China may also have access to an additional 38mn barrels of Iranian crude stored on tankers in Malaysian or Chinese waters, although the availability of those volumes remains uncertain as much of it was placed there under shadow-fleet operations while Iran was still exporting.

The region’s vulnerability extends beyond oil. Liquefied natural gas (LNG) markets are also under strain, particularly after drone strikes targeted facilities at Qatar’s Ras Laffan complex. This site alone accounts for roughly 20% of global LNG exports.

Natural gas prices in Europe have already surged more than 50% and are expected to climb further, reflecting growing fears that supply disruptions will continue to ripple through global energy markets and fuel a fresh inflationary shock.

The impact of an LNG crisis is already varying widely across Asia. China relies less heavily on imported LNG than many of its regional competitors and benefits from substantial domestic production, alongside pipeline imports from Russia, Central Asia and Myanmar. Such are the stockpiles in place and other sources for LNG put in place, China has not taken in any US LNG for over a year – since February 2025. Coal and renewable power also provide alternative sources of electricity.
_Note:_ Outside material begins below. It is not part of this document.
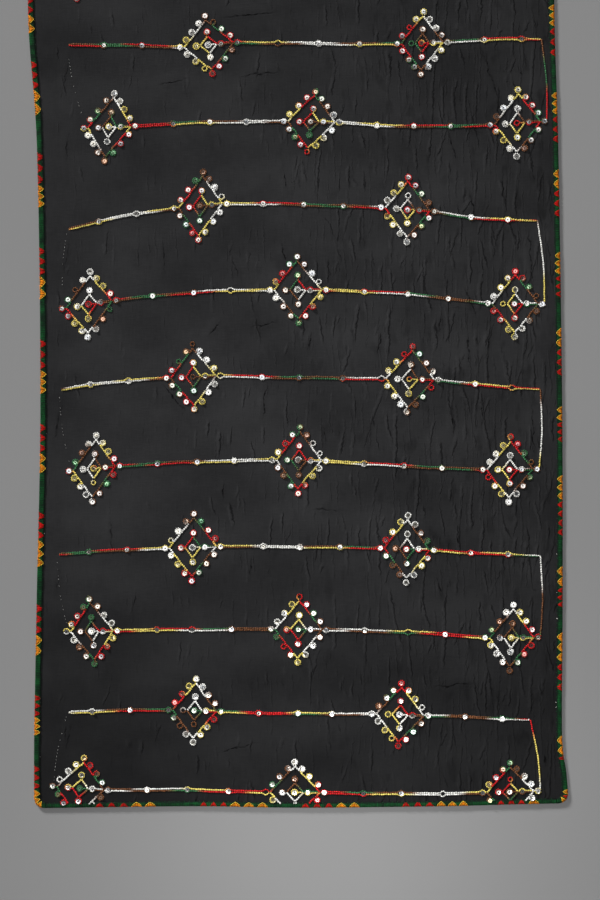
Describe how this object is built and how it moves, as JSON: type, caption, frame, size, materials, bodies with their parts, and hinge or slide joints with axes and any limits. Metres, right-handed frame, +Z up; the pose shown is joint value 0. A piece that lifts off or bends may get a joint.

By contrast, economies such as Japan, South Korea and Taiwan depend far more heavily on imported LNG to meet their gas demand, leaving them more exposed to sustained disruptions in Gulf supply.

Energy intensity also plays a role. China’s economy requires fewer barrels of oil to generate the equivalent of $1,000 of gross domestic product than some regional peers as Atlantic Council points out, particularly South Korea and Taiwan, where industrial output consumes larger volumes of fuel.

That combination of domestic production, stockpiles and diversified energy sources leaves Beijing relatively better positioned to weather a prolonged supply shock.

Even so, the broader lesson for the region is stark. Energy security is increasingly becoming a geopolitical question rather than just an economic one. The current disruption coming as part of the 2026 energy shock demonstrates how quickly a maritime choke-point can reshape supply chains, commodity prices and political leverage.